Eat Your Way Through Hong Kong

More commonly known for its huge variety of dim sum and milk tea, Hong Kong is packed with a lot more international dishes. Hong Kong is very much an international city, so it wouldn’t come as a surprise when you see noodle bars of Bangkok, Bahn Mi stalls of Saigon or the grills of Spain.

Here are some known places to try out some extraordinary world cuisines in Hong Kong.

Samsen

Image credit: Alpha

Built into an old shop-house on Stone Nullah Lane, Samsen specialises in Thai dishes. They are most known for their Thai ‘boat noodles’, which was named so because they used to be served from the boats that piled in Bangkok’s canal system.

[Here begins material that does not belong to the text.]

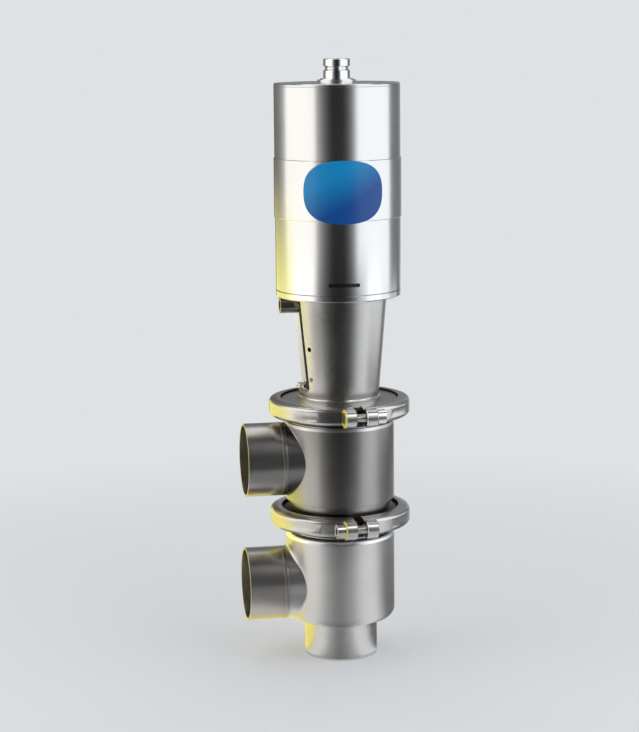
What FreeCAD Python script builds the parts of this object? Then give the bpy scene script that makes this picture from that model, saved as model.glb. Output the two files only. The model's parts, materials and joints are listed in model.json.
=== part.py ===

Chef of Samsen, Adam Cliff, trained at Nahm in Bangkok. Chef Cliff’s fine dining approach to Thai food changed the game in the capital. He gives humble dishes a twist by applying a fine dining touch, elevating the dish further.  Samsen has a no-reservation policy, so finding a long queue will be of norm.

Le Petit Saigon

If you haven’t guessed it, Le Petit Saigon serves up some classic Vietnamese dishes and snacks. Bahn Mi is a classic Vietnamese snack which consists of a crusty baguette stuffed with cut pork, chicken liver pate, fresh herbs and pickles, topped with mayo and a mandatory blast of chilli. Le Petit Saigon serves up one of the best versions of classic bahn mi in Hong Kong.

Pair your bahn mi with a bottle of Saigon lager and dine by the porch outside to have a taste of being in the heart of Ho Chi Minh city. The bahn mi’s are available from noon till they sell out, which often happens. So if you missed their last orders, you can also head to the neighbouring Le Garcon Saigon restaurant to get you bahn mi fix or if you’re searching for a larger meal.

The Optimist

Image credit: The Optimist

Spanish food in Hong Kong is all of great quality but it has become overwhelmingly expensive due to the costs of flying Spanish produce halfway across the world. The Optimist skips the riddle by going northern Spanish, heavy on grilled meats and seafood.

A show-stopper in the restaurant is the platter of meat—a 45-day dry aged Galician txuleta rib eye or the charcoal-grilled turbot. The Optimist has turned tapas into cheap bites that can be paired with cocktails.

Chautari

Situated in the Queen Street Cooked Food Market, Chautari cooks up a storm of Indian and Nepalese dishes that combines great service and wonderfully genuine, affordable food. Chautari, a family-run restaurant, serves up superb naans and grilled tandoori dishes.